DATA EXCERPT

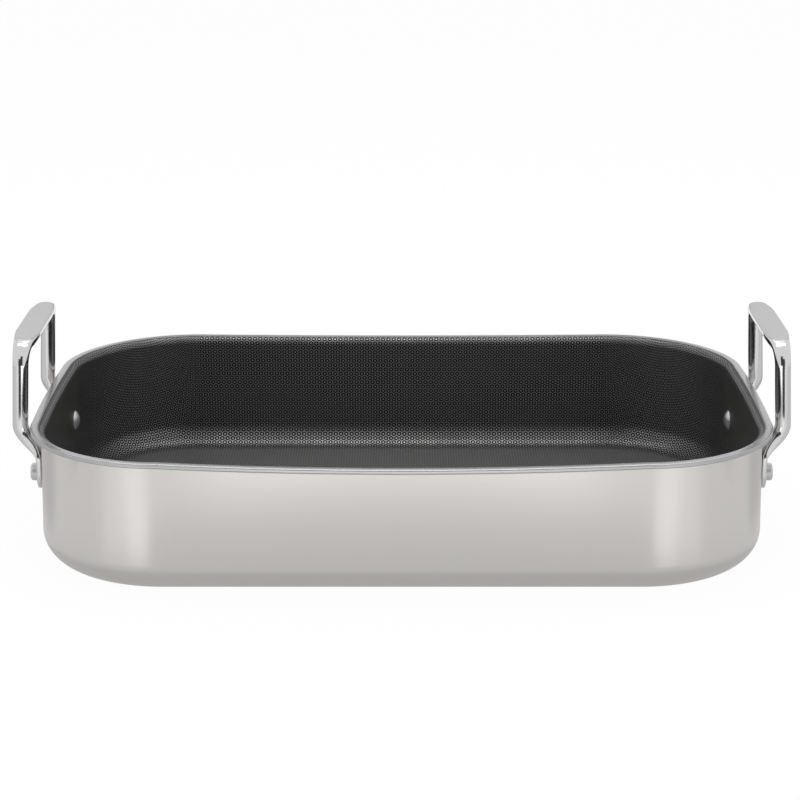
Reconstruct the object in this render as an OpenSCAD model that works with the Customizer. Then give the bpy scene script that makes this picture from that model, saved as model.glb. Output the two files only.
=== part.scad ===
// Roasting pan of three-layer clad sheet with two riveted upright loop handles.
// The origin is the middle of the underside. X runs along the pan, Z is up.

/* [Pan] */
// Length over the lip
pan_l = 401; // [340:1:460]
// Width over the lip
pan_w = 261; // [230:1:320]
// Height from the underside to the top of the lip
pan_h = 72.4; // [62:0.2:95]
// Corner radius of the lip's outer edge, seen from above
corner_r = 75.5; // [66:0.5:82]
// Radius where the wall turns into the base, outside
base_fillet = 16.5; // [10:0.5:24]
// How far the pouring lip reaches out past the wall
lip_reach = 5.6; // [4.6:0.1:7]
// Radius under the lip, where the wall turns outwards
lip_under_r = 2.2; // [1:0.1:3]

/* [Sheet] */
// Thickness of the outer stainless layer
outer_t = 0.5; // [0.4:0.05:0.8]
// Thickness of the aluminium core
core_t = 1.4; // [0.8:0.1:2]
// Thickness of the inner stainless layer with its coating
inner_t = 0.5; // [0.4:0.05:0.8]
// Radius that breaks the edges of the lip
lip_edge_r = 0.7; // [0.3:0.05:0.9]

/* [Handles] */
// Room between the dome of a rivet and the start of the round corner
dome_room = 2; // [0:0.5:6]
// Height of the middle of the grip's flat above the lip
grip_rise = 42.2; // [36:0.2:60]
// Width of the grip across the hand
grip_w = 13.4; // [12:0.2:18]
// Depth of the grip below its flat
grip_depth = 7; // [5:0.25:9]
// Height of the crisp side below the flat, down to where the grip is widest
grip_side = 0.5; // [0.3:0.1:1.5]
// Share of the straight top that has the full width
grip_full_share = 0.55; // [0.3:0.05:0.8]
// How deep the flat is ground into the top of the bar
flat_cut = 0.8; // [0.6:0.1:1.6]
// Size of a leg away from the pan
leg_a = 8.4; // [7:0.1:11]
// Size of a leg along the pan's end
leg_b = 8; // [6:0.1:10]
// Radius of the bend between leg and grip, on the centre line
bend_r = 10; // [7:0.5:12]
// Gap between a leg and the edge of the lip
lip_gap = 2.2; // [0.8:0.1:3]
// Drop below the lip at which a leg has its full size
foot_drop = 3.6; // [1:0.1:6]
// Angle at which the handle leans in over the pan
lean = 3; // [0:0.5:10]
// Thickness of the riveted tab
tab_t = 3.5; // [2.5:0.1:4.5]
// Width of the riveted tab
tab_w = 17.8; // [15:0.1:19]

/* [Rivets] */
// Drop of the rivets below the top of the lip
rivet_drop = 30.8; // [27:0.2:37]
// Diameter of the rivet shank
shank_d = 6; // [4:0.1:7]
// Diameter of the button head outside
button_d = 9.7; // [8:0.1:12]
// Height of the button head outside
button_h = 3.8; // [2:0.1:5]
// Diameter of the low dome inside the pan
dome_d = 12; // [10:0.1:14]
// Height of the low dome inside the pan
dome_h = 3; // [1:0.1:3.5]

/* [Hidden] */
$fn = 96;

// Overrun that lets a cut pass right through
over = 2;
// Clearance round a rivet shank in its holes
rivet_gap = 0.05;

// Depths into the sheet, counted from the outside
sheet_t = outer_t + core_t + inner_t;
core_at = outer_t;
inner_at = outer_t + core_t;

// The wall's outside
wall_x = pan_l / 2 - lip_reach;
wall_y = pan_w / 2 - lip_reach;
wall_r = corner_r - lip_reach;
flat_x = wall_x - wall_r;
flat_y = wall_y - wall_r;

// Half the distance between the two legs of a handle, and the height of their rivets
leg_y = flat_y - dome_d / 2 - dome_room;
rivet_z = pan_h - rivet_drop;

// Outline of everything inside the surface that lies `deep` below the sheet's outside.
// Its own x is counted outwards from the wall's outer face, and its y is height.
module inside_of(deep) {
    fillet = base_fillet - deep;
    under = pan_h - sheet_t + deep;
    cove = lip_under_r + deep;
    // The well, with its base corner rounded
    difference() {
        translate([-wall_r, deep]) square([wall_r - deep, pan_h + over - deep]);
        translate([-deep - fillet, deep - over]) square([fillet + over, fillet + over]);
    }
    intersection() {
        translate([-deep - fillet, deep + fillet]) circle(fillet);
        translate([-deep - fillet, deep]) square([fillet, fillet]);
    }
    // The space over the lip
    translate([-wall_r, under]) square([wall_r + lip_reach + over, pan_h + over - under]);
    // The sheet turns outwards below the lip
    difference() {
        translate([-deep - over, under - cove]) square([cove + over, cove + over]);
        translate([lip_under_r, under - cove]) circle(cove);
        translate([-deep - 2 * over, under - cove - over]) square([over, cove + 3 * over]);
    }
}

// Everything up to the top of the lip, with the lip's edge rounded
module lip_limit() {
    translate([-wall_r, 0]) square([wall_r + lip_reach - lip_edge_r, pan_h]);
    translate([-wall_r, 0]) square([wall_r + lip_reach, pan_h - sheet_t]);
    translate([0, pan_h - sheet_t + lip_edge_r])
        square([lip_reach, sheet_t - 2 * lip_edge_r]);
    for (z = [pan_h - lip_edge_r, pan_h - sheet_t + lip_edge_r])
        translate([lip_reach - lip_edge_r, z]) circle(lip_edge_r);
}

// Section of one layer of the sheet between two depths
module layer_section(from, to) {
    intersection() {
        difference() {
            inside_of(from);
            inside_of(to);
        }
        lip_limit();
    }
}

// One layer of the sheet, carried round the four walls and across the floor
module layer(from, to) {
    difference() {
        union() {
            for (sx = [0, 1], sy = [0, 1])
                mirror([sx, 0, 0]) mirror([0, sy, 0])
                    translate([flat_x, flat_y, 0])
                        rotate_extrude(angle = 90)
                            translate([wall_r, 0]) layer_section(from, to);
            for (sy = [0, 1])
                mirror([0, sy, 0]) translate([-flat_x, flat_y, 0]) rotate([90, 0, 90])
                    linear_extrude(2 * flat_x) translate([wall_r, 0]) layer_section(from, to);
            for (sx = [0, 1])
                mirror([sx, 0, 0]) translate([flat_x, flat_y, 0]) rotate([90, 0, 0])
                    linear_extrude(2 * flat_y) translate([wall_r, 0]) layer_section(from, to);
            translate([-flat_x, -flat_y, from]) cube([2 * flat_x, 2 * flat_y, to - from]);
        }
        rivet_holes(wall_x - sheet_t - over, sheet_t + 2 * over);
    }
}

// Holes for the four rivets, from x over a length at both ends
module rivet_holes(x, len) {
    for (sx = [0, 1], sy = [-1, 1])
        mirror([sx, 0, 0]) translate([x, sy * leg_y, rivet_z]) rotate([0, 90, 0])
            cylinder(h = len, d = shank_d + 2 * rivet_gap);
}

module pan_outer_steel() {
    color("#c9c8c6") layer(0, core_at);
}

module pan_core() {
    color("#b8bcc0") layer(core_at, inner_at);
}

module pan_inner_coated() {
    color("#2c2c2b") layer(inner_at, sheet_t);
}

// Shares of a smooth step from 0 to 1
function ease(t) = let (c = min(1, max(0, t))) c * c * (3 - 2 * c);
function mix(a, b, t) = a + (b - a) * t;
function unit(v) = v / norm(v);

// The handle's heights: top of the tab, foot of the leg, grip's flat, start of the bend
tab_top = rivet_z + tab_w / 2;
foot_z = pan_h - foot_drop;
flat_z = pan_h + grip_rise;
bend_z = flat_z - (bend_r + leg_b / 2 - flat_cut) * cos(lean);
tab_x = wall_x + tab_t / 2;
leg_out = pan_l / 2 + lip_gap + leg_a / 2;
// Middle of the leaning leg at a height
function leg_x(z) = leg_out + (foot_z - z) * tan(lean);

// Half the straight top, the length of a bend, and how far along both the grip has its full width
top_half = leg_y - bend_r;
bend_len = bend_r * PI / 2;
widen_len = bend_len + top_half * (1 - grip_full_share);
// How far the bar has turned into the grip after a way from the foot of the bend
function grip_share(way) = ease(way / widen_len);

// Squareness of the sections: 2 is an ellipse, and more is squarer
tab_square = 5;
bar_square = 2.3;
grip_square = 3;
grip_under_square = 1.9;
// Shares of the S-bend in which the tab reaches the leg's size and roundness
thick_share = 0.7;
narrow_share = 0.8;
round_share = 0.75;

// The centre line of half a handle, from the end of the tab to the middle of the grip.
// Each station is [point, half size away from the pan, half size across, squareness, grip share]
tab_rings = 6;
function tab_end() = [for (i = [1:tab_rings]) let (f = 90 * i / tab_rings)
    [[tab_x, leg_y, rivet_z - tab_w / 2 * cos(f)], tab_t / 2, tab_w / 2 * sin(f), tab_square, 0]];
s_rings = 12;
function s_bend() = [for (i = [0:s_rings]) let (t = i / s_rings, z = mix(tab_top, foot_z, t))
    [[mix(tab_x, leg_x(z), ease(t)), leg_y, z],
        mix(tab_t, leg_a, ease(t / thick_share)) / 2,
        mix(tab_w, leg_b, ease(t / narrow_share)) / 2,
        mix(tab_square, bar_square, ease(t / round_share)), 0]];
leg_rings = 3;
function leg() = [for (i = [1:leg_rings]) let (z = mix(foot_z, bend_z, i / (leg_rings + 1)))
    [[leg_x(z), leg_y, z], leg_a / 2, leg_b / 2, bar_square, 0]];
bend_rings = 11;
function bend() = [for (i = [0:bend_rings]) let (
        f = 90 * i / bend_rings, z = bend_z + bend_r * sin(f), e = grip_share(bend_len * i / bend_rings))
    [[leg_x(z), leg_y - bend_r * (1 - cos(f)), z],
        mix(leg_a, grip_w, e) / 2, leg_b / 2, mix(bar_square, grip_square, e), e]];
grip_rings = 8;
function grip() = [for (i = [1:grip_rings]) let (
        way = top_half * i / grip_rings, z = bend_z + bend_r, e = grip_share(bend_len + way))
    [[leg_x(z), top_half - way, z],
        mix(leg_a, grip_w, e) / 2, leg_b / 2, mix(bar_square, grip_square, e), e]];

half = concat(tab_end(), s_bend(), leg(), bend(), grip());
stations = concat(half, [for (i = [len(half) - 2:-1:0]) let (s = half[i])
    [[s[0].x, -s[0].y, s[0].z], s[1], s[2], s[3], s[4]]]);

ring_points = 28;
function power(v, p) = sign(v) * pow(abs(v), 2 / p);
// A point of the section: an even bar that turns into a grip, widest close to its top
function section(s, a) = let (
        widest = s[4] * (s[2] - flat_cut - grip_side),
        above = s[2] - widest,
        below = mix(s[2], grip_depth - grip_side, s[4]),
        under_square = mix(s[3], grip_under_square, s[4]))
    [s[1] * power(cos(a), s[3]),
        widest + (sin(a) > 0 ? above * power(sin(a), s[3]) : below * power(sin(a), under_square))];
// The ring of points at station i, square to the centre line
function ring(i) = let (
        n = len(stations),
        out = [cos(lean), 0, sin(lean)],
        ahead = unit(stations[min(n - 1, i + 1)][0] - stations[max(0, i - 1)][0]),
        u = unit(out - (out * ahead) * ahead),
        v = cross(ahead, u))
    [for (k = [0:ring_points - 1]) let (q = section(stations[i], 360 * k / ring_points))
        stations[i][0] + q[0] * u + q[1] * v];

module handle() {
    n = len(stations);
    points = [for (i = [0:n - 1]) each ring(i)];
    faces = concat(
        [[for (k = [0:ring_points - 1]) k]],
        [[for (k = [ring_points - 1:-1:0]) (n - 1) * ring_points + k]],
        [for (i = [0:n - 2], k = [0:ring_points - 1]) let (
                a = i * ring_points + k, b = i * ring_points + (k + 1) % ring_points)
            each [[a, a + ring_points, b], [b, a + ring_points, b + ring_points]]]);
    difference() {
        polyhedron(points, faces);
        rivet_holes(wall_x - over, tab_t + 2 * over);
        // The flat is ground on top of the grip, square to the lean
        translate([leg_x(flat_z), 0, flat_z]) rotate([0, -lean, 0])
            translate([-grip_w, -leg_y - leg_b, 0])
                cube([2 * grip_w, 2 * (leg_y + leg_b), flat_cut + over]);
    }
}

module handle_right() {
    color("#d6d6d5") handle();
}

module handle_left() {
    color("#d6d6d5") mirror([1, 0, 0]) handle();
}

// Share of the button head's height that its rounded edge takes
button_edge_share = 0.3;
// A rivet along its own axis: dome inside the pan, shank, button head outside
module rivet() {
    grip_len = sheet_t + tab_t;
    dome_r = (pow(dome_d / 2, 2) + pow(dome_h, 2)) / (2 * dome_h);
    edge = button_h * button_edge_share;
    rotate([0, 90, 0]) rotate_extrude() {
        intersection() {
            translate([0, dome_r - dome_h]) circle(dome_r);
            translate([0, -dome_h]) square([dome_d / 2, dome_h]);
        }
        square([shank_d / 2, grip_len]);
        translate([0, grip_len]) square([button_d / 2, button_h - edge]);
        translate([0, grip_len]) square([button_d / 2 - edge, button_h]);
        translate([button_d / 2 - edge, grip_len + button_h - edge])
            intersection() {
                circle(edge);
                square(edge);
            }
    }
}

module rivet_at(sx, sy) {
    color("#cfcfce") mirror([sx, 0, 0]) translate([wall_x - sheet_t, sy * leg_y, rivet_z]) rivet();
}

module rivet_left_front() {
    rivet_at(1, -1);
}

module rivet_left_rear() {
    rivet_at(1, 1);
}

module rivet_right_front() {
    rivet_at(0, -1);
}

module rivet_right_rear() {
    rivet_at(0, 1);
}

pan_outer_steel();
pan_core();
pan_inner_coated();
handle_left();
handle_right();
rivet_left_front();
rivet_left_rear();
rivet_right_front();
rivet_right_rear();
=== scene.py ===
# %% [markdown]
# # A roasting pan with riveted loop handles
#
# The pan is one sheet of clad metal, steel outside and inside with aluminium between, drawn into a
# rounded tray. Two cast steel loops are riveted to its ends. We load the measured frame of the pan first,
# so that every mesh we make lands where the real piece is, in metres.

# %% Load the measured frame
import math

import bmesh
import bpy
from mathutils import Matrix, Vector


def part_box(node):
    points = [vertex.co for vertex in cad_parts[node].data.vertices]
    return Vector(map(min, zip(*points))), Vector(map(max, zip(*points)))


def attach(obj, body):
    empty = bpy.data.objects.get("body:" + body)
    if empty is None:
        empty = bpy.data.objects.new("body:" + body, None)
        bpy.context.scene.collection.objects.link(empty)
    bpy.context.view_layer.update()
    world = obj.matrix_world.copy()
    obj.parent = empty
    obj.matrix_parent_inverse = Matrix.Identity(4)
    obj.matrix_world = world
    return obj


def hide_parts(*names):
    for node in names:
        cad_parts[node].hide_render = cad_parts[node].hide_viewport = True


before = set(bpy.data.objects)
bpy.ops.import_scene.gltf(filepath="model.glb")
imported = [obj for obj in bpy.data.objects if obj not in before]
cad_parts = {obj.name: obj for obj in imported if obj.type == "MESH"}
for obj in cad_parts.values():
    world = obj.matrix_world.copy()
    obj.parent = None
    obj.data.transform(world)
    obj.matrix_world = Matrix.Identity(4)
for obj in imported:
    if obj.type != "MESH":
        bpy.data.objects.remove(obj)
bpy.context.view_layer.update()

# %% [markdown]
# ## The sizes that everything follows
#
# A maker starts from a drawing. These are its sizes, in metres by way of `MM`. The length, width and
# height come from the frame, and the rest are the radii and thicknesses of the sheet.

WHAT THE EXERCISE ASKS
Restate the first line and every line after it, word for word, stopping once the line with "lip_under_r = 2.2; // [1:0.1:3]" is done.

FULL RESPONSE
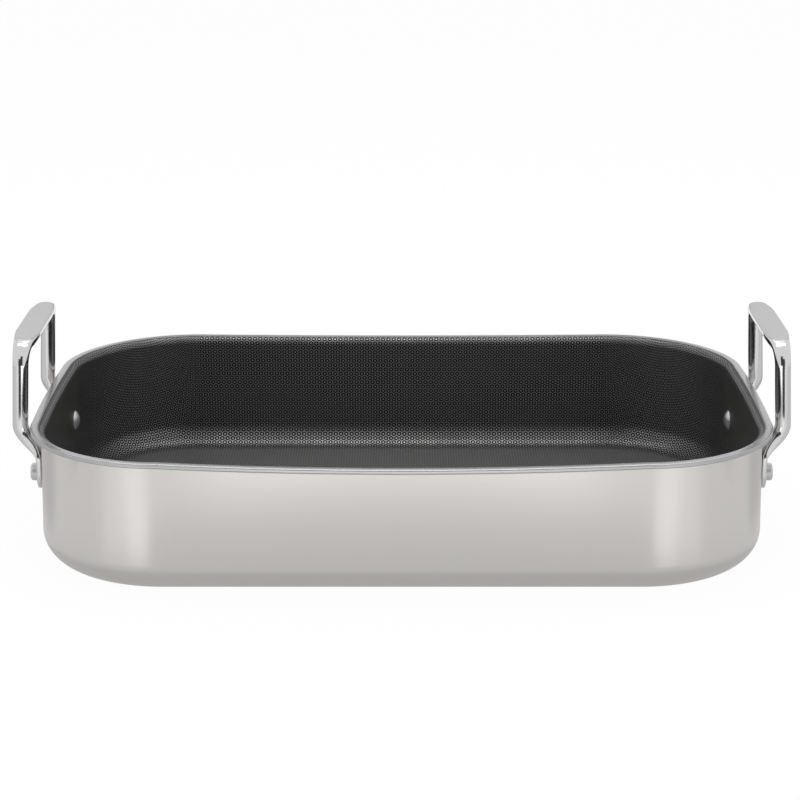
Reconstruct the object in this render as an OpenSCAD model that works with the Customizer. Then give the bpy scene script that makes this picture from that model, saved as model.glb. Output the two files only.
=== part.scad ===
// Roasting pan of three-layer clad sheet with two riveted upright loop handles.
// The origin is the middle of the underside. X runs along the pan, Z is up.

/* [Pan] */
// Length over the lip
pan_l = 401; // [340:1:460]
// Width over the lip
pan_w = 261; // [230:1:320]
// Height from the underside to the top of the lip
pan_h = 72.4; // [62:0.2:95]
// Corner radius of the lip's outer edge, seen from above
corner_r = 75.5; // [66:0.5:82]
// Radius where the wall turns into the base, outside
base_fillet = 16.5; // [10:0.5:24]
// How far the pouring lip reaches out past the wall
lip_reach = 5.6; // [4.6:0.1:7]
// Radius under the lip, where the wall turns outwards
lip_under_r = 2.2; // [1:0.1:3]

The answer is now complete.